Lutherans and evangelicals suffer the same left-wing nonsense from their own version of Susan. The Protestant Susan conducts a whisper campaign against the pastor who took down the Pride Month flag too early this year, who demonstrated insufficient concern for the plight of undocumented migrants, or who seems not to understand his own white privilege. She lets it be known that the pastor will see the results in the collection basket and hear about it from some congregational authority.

Say what you will about Susan, but she understands power. She knows that America’s prevailing culture will condemn any reactionary clergyman in a white parish, but not the rapping cleric in the inner-city parish, because acting against the former is considered virtuous, while acting against the latter is considered racism.

Conservatives and traditionalists still consider Susan to be an ally because, in most cases, she detests pornography and abortion. There are certain social evils that all sane Christians detest. Any cleric who cares for his flock must address the prevalent evils of pornography and abortion; he would be derelict not to! Catholic priests in particular must speak out against such immoral things because their Church claims to have a special charism of infallibility on moral matters, and the Catholic Church bears the responsibility of safeguarding the natural law. 

Now, with the Johnson Amendment gone, clerics of any denomination can tell their congregants to vote for laws restricting, or even banning, pornography and abortion! But they won’t address the root cause of these problems: They won’t tell their faithful that abortion, as it exists today, is a woman contracting the murder of her own child in the womb. That pornography is the result of a woman filming herself and then uploading the video to her OnlyFans page.

The issue at the heart of both abortion and pornography is the bad behavior of women. And no church council hierarch, bishop, or pastor wants to take notice of—much less condemn—female misbehavior. Calling out female misbehavior is like calling out nonwhite misbehavior: It’s a great way to get branded a bigot, misogynist, racist, or some other naughty name, and dragged through the public relations wringer by a dozen powerful groups that advocate exclusively for the interests of nonwhite minorities and/or women—the left’s coalition of the fringes.

Every pastor knows that Susan won’t hesitate to call in reinforcements from various progressive groups. Often overlooked, however, is Susan’s ability to call in reinforcements from so-called conservative groups.
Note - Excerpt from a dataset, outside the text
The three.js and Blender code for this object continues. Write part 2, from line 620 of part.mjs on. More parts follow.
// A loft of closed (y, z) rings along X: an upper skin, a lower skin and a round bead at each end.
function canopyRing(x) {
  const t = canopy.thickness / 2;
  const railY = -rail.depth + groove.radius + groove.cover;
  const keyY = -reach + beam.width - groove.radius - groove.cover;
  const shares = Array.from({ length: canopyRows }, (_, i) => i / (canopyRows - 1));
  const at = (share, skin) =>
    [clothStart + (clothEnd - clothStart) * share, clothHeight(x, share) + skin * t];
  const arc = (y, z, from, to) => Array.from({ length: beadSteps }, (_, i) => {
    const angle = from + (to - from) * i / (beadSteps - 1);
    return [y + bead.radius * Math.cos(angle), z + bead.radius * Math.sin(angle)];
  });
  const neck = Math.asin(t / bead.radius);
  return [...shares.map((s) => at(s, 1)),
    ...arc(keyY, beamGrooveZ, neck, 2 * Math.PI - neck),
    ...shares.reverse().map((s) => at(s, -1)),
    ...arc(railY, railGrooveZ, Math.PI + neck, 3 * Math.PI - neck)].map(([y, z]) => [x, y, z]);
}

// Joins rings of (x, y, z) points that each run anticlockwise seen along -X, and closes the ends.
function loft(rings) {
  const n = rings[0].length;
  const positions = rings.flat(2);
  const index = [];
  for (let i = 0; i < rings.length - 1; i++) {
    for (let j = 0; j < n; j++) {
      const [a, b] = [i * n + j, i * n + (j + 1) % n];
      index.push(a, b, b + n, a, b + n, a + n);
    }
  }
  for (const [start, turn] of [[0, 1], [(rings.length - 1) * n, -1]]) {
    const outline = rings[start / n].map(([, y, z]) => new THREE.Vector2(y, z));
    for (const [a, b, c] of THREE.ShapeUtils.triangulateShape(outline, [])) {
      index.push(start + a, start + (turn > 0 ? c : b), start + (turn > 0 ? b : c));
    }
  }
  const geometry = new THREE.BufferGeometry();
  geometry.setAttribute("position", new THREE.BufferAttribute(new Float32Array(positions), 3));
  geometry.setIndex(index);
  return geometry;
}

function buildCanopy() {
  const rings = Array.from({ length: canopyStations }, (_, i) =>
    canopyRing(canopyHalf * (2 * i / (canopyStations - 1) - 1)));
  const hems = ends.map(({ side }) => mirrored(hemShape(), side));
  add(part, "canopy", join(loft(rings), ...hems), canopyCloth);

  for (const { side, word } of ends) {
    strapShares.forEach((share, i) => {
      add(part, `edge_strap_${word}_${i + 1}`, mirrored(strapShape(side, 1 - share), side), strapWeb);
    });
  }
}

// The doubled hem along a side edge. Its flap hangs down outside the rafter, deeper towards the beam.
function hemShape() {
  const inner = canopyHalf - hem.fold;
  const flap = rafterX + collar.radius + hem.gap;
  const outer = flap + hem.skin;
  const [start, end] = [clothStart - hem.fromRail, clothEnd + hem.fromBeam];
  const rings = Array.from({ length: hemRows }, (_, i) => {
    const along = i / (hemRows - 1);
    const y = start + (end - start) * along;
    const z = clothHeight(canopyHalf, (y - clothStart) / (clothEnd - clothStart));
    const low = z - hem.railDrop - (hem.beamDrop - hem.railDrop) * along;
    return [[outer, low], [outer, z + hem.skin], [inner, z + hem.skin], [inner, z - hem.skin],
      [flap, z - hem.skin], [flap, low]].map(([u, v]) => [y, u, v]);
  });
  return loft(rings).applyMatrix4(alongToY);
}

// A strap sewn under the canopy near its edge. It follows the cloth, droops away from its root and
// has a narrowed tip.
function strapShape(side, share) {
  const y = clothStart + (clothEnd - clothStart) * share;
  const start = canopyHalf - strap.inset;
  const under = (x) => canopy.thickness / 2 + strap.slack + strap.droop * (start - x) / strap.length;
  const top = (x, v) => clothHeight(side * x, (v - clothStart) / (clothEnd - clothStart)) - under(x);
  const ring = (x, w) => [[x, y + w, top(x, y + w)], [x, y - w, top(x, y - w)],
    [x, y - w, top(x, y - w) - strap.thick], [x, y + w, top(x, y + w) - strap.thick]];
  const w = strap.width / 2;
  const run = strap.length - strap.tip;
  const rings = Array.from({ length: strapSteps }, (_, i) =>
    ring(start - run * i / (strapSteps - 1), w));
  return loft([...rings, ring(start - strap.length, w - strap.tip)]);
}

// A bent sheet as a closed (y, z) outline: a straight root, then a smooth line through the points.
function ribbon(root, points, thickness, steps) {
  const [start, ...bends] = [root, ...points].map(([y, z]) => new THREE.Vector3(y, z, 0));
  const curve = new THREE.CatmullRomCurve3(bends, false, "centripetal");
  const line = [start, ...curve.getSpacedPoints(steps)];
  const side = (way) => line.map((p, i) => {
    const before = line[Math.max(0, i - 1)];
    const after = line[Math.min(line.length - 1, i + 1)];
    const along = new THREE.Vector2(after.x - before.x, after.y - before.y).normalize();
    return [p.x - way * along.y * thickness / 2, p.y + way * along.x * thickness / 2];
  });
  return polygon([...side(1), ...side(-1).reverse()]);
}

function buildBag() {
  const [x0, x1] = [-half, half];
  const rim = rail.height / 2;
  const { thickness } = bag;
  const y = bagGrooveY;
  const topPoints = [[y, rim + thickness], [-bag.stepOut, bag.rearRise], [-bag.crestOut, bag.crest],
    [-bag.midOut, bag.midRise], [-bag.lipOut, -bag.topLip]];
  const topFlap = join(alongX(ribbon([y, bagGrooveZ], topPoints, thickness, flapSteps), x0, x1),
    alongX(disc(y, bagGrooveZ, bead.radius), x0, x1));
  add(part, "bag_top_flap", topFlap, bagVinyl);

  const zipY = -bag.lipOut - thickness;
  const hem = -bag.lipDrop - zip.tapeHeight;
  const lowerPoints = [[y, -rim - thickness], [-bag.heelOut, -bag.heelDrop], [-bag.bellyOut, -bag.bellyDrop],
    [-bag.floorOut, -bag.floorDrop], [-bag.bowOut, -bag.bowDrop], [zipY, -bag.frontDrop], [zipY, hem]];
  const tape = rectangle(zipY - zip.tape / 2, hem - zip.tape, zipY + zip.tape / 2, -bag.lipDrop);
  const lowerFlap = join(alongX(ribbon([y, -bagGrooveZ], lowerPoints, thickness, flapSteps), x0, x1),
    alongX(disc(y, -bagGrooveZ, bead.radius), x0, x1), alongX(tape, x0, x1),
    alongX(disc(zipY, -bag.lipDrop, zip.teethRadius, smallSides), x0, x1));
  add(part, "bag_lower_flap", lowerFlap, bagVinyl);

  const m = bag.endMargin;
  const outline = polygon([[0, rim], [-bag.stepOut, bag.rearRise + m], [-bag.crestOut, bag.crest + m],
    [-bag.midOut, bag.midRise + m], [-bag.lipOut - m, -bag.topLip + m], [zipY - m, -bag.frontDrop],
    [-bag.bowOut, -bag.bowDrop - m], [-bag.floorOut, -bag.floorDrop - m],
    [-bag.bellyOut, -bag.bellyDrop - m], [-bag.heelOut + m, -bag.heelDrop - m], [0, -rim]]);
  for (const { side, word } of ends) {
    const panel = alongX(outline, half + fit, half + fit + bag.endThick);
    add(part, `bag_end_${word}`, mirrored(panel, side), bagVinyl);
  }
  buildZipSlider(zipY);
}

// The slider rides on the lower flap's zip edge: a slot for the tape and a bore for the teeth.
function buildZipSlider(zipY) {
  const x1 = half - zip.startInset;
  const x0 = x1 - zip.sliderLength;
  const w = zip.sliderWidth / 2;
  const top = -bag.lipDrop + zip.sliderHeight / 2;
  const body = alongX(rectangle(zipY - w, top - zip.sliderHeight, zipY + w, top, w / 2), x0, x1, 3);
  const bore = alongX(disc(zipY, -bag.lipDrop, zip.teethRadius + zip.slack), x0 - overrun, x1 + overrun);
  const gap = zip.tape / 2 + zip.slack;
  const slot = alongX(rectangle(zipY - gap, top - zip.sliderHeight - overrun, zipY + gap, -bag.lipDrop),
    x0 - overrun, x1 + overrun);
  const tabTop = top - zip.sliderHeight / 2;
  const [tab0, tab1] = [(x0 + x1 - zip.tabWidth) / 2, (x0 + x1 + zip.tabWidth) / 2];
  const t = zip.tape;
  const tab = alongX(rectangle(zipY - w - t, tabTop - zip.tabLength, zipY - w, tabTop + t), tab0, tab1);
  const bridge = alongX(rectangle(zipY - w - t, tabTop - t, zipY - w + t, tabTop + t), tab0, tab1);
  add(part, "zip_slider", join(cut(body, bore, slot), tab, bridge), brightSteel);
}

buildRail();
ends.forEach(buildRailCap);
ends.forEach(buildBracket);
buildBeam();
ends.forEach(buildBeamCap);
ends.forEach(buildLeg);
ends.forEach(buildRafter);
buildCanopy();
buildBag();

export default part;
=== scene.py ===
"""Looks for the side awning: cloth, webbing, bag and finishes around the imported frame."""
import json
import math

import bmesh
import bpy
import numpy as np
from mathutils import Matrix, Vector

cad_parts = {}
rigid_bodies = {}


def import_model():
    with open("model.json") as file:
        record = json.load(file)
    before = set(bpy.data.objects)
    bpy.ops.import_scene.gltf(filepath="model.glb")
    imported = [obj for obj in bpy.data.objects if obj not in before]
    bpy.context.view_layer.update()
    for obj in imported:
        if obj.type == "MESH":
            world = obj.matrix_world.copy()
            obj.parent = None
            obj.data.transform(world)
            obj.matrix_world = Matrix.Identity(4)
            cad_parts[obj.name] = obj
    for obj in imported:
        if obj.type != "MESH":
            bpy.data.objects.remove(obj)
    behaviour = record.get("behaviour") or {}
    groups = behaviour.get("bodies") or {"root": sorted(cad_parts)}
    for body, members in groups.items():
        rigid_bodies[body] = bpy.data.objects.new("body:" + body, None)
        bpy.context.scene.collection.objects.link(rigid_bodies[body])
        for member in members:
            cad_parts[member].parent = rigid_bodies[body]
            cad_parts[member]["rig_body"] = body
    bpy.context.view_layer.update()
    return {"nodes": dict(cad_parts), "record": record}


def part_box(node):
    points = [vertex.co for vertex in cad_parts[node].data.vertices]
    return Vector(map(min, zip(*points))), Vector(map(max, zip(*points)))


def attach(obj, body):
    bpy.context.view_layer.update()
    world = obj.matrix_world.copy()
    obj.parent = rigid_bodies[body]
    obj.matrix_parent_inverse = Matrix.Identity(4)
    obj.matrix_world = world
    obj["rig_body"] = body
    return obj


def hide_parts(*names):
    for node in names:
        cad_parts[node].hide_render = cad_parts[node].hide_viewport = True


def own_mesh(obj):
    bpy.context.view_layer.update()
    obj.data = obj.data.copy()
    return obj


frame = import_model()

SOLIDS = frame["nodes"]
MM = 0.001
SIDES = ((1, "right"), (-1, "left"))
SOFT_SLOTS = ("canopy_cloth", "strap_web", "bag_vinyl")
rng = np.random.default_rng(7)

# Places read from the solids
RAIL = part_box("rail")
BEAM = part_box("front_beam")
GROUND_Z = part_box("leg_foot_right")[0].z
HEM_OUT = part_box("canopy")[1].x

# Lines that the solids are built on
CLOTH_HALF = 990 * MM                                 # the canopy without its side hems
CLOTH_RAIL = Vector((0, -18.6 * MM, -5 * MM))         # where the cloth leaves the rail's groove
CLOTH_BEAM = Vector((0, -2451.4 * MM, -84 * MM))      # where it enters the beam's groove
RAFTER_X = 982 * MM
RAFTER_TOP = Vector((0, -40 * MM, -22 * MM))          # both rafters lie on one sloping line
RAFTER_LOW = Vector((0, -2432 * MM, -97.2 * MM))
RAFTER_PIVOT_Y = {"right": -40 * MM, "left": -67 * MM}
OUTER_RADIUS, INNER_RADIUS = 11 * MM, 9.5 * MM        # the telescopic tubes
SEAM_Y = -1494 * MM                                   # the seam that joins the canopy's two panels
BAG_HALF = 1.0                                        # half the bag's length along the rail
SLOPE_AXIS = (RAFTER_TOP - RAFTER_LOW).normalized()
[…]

Susan has no problem working with conservative groups to rein in supposed right-wing reactionaries, because such groups pose no challenge to Susan’s leftist victimology—rather, they accept and reinforce it.
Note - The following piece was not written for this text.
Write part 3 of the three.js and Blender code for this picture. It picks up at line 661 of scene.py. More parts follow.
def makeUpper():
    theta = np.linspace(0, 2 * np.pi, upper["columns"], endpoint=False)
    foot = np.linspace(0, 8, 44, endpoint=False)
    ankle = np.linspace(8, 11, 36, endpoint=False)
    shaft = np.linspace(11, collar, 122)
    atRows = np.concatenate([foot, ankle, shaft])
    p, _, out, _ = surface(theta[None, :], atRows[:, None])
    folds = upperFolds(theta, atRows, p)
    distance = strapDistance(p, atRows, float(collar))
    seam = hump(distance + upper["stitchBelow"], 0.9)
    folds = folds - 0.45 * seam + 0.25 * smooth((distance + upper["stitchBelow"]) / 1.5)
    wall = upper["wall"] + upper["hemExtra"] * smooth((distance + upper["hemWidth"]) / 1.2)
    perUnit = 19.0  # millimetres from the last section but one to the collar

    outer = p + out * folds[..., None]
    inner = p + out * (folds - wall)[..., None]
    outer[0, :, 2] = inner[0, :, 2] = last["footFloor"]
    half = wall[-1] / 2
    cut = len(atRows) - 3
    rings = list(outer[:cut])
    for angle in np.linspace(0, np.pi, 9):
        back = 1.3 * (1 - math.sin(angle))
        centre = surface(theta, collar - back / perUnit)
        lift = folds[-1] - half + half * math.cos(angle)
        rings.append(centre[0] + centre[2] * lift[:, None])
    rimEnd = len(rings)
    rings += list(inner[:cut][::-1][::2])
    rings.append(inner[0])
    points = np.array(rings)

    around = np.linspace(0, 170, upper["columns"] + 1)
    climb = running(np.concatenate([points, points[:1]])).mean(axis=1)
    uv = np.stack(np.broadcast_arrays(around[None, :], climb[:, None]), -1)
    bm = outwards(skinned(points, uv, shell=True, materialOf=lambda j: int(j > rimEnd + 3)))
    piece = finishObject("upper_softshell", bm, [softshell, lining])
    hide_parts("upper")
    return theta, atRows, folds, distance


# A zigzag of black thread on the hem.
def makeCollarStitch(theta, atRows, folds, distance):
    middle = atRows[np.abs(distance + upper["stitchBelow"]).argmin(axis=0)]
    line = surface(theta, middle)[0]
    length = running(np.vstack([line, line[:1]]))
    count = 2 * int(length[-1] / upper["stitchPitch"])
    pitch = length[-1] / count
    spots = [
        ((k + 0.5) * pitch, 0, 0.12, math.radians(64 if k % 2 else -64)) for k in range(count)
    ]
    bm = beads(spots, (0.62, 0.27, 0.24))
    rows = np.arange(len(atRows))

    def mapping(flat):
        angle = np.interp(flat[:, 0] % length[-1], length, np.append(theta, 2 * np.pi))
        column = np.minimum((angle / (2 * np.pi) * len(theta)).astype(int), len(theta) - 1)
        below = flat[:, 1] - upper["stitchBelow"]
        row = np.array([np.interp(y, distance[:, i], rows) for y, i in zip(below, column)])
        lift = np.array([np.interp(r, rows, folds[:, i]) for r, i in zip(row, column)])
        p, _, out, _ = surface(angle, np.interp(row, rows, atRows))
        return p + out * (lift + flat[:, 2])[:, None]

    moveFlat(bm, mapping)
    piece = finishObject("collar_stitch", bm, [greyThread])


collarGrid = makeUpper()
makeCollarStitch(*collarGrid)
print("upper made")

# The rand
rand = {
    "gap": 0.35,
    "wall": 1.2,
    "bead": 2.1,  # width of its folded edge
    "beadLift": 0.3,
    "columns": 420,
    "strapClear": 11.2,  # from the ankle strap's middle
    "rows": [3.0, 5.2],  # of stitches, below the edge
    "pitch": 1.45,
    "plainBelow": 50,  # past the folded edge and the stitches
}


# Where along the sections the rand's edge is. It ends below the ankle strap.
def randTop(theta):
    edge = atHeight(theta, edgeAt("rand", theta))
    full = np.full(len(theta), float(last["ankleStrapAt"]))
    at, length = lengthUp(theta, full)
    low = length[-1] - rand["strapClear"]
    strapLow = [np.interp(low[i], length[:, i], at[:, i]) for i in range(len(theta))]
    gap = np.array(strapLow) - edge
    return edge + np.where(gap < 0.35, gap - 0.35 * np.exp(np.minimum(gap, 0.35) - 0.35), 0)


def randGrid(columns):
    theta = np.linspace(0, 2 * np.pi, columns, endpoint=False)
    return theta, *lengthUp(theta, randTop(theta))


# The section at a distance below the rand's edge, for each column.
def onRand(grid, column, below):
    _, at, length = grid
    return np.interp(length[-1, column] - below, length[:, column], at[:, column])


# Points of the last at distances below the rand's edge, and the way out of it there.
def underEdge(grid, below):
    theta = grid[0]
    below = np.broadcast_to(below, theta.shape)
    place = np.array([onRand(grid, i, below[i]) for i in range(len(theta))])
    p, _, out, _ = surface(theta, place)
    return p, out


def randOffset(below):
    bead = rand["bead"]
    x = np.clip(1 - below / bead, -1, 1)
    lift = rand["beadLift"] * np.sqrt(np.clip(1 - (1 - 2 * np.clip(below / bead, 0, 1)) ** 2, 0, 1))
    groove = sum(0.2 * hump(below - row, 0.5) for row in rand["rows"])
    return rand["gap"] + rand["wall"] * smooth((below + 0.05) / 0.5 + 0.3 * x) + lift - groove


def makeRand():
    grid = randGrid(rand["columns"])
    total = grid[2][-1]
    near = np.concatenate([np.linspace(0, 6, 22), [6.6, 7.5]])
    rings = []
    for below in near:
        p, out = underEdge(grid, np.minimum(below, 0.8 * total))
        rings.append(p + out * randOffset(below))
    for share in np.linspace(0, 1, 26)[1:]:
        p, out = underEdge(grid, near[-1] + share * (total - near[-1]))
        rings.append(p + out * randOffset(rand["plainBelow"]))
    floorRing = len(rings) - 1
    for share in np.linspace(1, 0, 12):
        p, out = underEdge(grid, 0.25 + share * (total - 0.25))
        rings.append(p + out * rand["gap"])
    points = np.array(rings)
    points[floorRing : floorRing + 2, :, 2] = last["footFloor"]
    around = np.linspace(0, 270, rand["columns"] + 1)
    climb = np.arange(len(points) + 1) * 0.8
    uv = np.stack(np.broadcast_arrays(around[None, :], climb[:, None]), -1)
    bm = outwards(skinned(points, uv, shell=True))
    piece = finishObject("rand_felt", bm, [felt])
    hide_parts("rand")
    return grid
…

For example, in 2016, candidate Trump told MSNBC anchor Chris Matthews in an episode of his now-defunct show Hardball that women who get abortions should face some sort of punishment. Predictably, the pro-choice side denounced the Donald— but the pro-life side was even stronger in condemning him! The Susans who run Pro-Life Incinformed The Donald that punishing women for murder is not okay because, of course, women are the victims of abortion—just as they are victims of pornography, even as they become fabulously wealthy from making and selling it. 

Here’s the tricky thing about Susans: They exist in both progressive and conservative causes and churches. Indeed, many Catholic Susans attend the so-called Traditional Latin Mass (feminists in chapel veils, if you will) and volunteer for Pro-life organizations. The traditional cleric is well aware of Susan’s presence and, more importantly, he is well aware of the widely accepted leftist cultural narratives regarding minority and female victimhood. which Susan and her friends work so hard to perpetuate. 

The Trump administration did the right thing by repealing the Johnson Amendment, but the right-wing clerical brigade isn’t charging into the breach after the president.

Cultural power is determinant. All the apostles snoozed in the garden while Christ suffered, and Peter denied Him three times. The Church has been cowering before the extant culture for 2,000 years. 

Until the populist right builds a true counterculture with groups and publications that challenge leftist victimology, no cleric will confront major social issues in any meaningful way.